Three states – Alaska, Mississippi, and Oklahoma – are already vaccinating people ages 16 and up.
Another 12 states say they’ll reach that milestone in April.
See more stories on Insider’s business page.
President Joe Biden has directed states to make coronavirus vaccines available to all adults by May 1.
Three states – Alaska, Mississippi, and Oklahoma – have met that goal early and are are vaccinating people 16 and older.
Two more, Ohio and Utah, are poised to roll out vaccines to the general public before the end of March. And 12 states say have pledged to reach that milestone in April.
The map below shows when each state plans to open vaccine eligibility to all adult residents. You can hover over your state to find the specific date. Some states, however, have not yet announced dates for that final phase.
Most states hope to start vaccinating all adults in May
In total, at least 23 states will either meet Biden’s May 1 deadline or start vaccinating the general public even earlier. South Carolina will be just two days behind: The state plans to open vaccines to all adults ages 16 and up on May 3.
But 26 states haven’t offered a definitive timeline for when they plan to start vaccinating the general public.
Officials in Florida, Georgia, and Virginia have said it’s possible their states will start vaccinating all adults in April if supply continues to ramp up steadily.

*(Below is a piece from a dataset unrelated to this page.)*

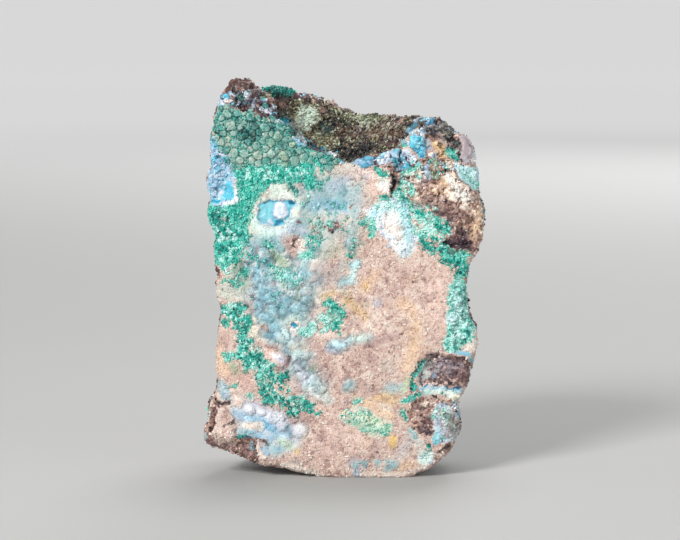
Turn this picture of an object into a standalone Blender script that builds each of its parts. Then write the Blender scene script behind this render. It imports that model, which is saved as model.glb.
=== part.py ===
"""Chrysocolla specimen: a palm-sized slab of copper-stained rock with a mineral crust on its front.

The rock grew and broke as one piece, so it is one object. Units are metres with +Z up. The crust
faces -Y, the rock stands on a flat foot at Z = 0, and the origin is under the middle of its box.
"""

import math

import bmesh
import bpy
from mathutils import Matrix, Vector

# ---- Driving dimensions, in millimetres ---------------------------------------------------------
MM = 0.001
DEPTH = 30.0               # front crust to the rearmost bump
HEIGHT = 82.8              # foot to the top left knob
FRONT = -DEPTH / 2         # Y of the crust
BACK = DEPTH / 2
SIDE_REACH = 40.0          # half length of the side profile, past both sides of the rock
CUT_MARGIN = 4.0           # how far a cutter runs out of the rock
CRUST_THICKNESS = 3.4      # the plate of crust that stands in front of the hollow
BROKEN_CORNER_DEPTH = 2.2  # upper right, where the crust has broken away
BLUE_CORNER_DEPTH = 1.5    # left edge, a lower layer of blue
POCKET_DEPTH = 1.9         # the two brown pockets at the lower right
CHIPPED_EDGE_DEPTH = 2.4   # bare matrix under the crust at the lower left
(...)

Arkansas and Pennsylvania officials have also cautioned that their timelines depend on the number of available doses.
“What we want to have is the scheduling system and the infrastructure so that folks can be in line, know that they can actually have that appointment scheduled, and then have the peace of mind that they know their appointment is coming,” Alison Beam, acting secretary of the Pennsylvania Department of Health, told ABC27 News.

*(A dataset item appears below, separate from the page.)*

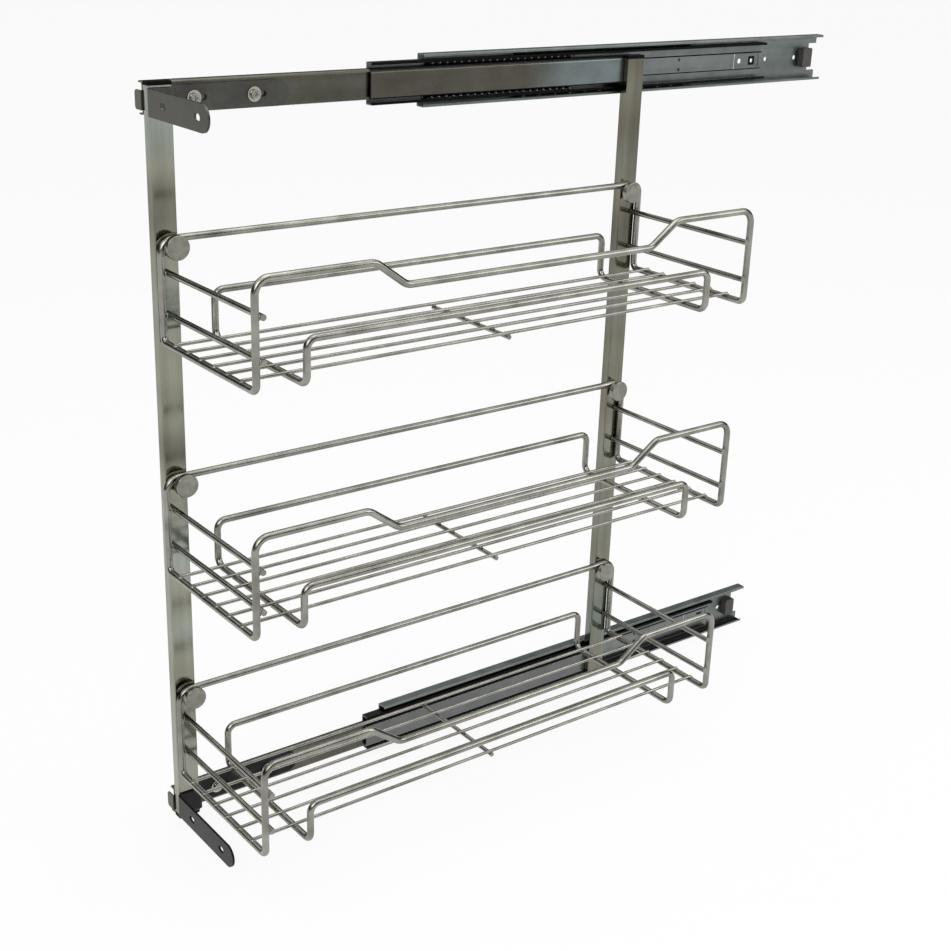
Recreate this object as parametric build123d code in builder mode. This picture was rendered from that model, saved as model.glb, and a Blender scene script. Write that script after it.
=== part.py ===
"""Pull-out spice rack: three wire baskets on a side frame that runs on two telescopic slides.

Millimetres. +Z is up. The wall that carries the slides is the plane Y = 0 and the rack stands
on its -Y side. +X points into the cabinet, so the rack pulls out towards -X.
The origin is midway between the end screw holes of the bottom cabinet rail, on the wall face.
"""

import os

from build123d import *

# Slides
slide_length = 508.0
rail_height = 45.0
drawer_height = 25.4
slide_depth = 12.7
sheet = 1.2
slide_spacing = 626.0

# How the rails stand in the photographed pose, as distances along X
frame_out = 230.0
mid_lag = 209.0
top_rail_setback = 33.0

# Cabinet rail
rail_flange = 10.2
rail_lip = 1.2
wall_hole_front = 37.0
wall_hole_rear = 32.0
wall_hole_d = 4.6
spare_hole_inset = 75.0
adjust_slot = 34.0
adjust_slot_w = 8.0
adjust_slot_inset = 106.0
bumper_length = 13.0
bumper_height = 19.0
bumper_inset = 13.0
bumper_clearance = 5.0
bumper_head_gap = 1.4
notch_length = 11.0
notch_height = 27.0

# Intermediate rail
mid_web_gap = 1.3
mid_flange = 8.7
mid_lip = 1.0
emboss_height = 16.0
emboss_rise = 1.0
lug_place = 363.0
lug_pitch = 9.4
lug_length = 3.4
lug_width = 2.6
lug_rise = 1.6
pocket_length = 35.0
pocket_height = 14.0
pocket_inset = 4.0
pocket_depth = 0.45
rivet_inset = 14.0
rivet_d = 8.5
rivet_rise = 0.35
rivet_bore = 4.2
peep_inset = 31.0
peep_d = 5.0

# Drawer rail
drawer_flange = 6.8
drawer_bend = 2.7
tab_height = 15.0
tab_drop = 1.5
tab_gap = 0.3
tab_wall_gap = 1.9
tab_round = 3.0
end_stop_length = 11.0
end_stop_height = 9.0
end_stop_thickness = 2.2
end_stop_round = 2.0
end_stop_out = 0.5

# Balls and cages
ball_d = 3.5
ball_play = 0.15
cage_sheet = 0.5
cage_gap = 0.4
cage_lip_gap = 0.2
outer_cage_length = 220.0
outer_balls = 12
inner_cage_length = 164.0
inner_balls = 21

# Side frame
upright_width = 20.0
upright_depth = 10.0
upright_wall = 1.2
upright_over = 10.5
cap_thickness = 3.0
cap_overhang = 0.4
cap_taper = 6.0
cap_plug = 2.5
cap_fit = 0.15
stiffener_start = 205.0
stiffener_height = 21.6
stiffener_depth = 3.8
stiffener_gap = 0.5
stiffener_sheet = 1.8

# Door brackets
bracket_sheet = 2.0
bracket_height = 21.0
bracket_reach_top = 99.0
bracket_reach_bottom = 103.0
bracket_back = 127.0
bracket_drop_top = 1.5
bracket_rise_bottom = 2.0
bracket_bend = 2.2
bracket_gap = 0.6
bracket_slot = 16.0
bracket_slot_w = 4.8
slot_shift = 3.3
door_slot = 9.0
door_slot_w = 5.5
door_hole_far = 82.0
door_hole_near = 28.0

# Screws
screw_d = 4.0
screw_head_d = 8.4
screw_head = 2.2
washer_d = 12.0
washer_thickness = 1.0
bracket_screw_near = 42.0
bracket_screw_far = 95.0
carrier_head_d = 7.0
carrier_head = 1.6
carrier_pitch = 12.0
screw_end = 1.0
screw_grip = 4.5
hole_play = 0.1

# Baskets
basket_width = 506.0
basket_depth = 149.0
wire_d = 6.0
bar_d = 5.0
floor_wire_d = 3.0
cross_wire_d = 4.0
back_height = 83.4
front_high = 84.7
front_low = 64.0
dip_left = 103.0
dip_right = 92.0
dip_run = 29.0
corner_bend = 12.0
floor_bend = 6.0
dip_bend = 14.0
fence_left = 41.0
fence_right = 52.0
fence_back_height = 40.0
fence_front_height = 35.4
fence_back_inset = 9.5
fence_front_over = 3.0
fence_bend = 8.0
bar_high = 56.4
bar_low = 22.3
bar_proud = 2.5
floor_wires = 6
floor_wire_over = 0.8
cross_place = 250.0
cross_proud = 1.5
wire_gap = 0.1
weld_sink = 1.2
weld_play = 0.05
tier_spacing = 200.5
lowest_floor = 34.8
side_shift = 2.0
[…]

Several states – including Alabama, Indiana, Louisiana, Minnesota, and New Mexico – have promised to roll out vaccines to all adults by the summer, but haven’t given a more specific timeline.

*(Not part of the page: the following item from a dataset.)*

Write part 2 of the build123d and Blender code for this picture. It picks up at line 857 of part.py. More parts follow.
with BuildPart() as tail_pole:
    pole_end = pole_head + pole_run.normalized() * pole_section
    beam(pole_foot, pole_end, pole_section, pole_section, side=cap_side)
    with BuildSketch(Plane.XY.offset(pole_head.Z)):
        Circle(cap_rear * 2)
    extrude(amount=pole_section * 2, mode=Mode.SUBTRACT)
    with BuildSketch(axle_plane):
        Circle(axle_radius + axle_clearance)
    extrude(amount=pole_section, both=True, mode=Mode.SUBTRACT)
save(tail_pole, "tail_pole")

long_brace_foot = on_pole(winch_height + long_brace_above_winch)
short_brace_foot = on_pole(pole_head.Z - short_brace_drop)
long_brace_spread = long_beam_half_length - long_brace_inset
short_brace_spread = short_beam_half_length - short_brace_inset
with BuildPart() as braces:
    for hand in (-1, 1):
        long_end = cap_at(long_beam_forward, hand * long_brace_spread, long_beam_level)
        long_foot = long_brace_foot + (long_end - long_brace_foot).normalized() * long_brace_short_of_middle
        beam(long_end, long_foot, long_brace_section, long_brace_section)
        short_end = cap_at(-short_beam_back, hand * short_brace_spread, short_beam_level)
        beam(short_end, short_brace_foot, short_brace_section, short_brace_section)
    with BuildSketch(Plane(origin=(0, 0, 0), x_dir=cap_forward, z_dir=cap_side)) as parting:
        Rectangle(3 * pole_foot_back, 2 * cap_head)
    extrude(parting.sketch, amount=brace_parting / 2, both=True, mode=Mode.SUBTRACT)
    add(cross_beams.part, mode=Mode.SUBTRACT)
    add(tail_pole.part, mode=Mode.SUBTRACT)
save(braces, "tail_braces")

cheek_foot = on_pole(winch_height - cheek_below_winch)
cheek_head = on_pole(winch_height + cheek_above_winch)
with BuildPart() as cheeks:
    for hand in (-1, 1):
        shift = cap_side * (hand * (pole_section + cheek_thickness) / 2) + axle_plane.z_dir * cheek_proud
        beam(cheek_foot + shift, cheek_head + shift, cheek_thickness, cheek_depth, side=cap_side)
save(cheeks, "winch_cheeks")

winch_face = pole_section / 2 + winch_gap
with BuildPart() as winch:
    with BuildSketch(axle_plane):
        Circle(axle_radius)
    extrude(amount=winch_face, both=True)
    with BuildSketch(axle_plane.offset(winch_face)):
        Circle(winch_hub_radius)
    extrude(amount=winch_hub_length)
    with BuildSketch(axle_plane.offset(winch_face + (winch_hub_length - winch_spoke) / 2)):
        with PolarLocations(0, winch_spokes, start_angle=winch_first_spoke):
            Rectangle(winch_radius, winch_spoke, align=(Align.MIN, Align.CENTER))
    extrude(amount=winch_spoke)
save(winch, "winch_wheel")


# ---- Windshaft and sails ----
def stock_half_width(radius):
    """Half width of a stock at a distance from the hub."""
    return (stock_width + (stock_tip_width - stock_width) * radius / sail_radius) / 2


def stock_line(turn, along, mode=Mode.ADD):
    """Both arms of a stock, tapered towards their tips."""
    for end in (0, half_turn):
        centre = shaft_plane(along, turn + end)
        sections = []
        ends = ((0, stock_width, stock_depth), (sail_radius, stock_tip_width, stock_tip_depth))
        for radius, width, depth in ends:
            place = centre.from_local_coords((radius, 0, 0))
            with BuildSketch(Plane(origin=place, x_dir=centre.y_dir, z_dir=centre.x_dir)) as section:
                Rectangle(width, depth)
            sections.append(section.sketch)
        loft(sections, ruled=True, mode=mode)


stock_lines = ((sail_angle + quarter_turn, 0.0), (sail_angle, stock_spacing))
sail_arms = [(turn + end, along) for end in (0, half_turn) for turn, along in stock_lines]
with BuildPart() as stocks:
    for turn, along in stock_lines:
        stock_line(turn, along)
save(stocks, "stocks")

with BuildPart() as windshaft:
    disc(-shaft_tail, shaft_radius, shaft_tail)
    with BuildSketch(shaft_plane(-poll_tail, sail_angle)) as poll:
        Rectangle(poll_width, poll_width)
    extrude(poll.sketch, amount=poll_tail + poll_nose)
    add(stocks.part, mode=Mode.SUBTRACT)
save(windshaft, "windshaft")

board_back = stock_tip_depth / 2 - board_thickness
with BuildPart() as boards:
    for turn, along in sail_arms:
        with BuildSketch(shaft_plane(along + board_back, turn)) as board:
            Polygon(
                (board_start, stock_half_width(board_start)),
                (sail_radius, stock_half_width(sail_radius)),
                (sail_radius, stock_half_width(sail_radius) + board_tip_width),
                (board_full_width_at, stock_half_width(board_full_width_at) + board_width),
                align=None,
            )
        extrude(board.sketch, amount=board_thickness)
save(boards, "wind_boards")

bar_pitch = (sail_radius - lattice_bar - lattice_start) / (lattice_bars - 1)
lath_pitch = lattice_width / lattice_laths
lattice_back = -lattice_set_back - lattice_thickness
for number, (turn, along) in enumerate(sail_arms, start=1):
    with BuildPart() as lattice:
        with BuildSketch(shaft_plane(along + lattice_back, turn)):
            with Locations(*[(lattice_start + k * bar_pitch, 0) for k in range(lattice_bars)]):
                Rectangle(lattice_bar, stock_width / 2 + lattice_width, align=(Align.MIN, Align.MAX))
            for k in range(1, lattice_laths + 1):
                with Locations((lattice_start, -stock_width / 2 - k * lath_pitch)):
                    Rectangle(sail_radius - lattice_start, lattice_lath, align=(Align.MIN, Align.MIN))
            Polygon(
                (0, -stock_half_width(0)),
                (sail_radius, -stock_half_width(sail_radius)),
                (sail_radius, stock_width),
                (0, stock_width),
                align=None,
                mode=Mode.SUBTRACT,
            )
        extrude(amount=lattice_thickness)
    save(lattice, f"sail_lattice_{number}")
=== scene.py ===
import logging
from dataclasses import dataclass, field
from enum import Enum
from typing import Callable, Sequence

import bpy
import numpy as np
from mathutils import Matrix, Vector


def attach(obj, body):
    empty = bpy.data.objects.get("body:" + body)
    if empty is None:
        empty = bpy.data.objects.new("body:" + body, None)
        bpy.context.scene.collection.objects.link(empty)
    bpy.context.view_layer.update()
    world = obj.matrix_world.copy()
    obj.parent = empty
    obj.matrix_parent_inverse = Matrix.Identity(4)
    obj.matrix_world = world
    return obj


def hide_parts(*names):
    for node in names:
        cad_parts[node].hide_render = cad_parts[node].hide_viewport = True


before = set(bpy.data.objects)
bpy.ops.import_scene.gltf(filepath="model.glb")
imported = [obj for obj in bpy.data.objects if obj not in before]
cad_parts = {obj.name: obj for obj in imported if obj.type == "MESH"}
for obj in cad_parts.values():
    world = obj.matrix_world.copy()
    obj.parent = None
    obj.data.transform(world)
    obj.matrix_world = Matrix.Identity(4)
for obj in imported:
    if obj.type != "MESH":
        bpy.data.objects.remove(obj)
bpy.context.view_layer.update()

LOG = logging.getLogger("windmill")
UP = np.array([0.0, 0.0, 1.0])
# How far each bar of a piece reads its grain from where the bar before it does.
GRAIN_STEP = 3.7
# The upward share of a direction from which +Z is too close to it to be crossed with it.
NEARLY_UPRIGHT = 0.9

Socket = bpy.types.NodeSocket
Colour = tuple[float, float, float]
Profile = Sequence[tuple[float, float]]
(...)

Where the general public can already get vaccinated
On March 9, Alaska became the first state to start vaccinating the general public. Mississippi and Oklahoma followed suit on Tuesday, March 16.
A few states have also opened vaccines to the general public in select counties.
At least 10 counties in Wyoming are now vaccinating all adults, for example, though the remaining 13 counties have age restrictions in place. Two Arizona counties, Gila and Greenlee, are also vaccinating people ages 16 and older, while Pinal County is vaccinating anyone over 17.
Earlier this week, two Texas counties, Liberty and Matagorda, briefly opened vaccine appointments to the general public after receiving a surplus of doses. But the counties haven’t officially lifted their age restrictions yet.
In total, more than 77 million Americans – nearly a quarter of the population – have received at least one vaccine dose so far, according to the Centers for Disease Control and Prevention. Among Americans 65 and over, 67% have gotten at least one dose.
The US is now administering roughly 2.5 million vaccines per day, on average. At that pace, the country is on track give first doses to all of its adult population by the start of June.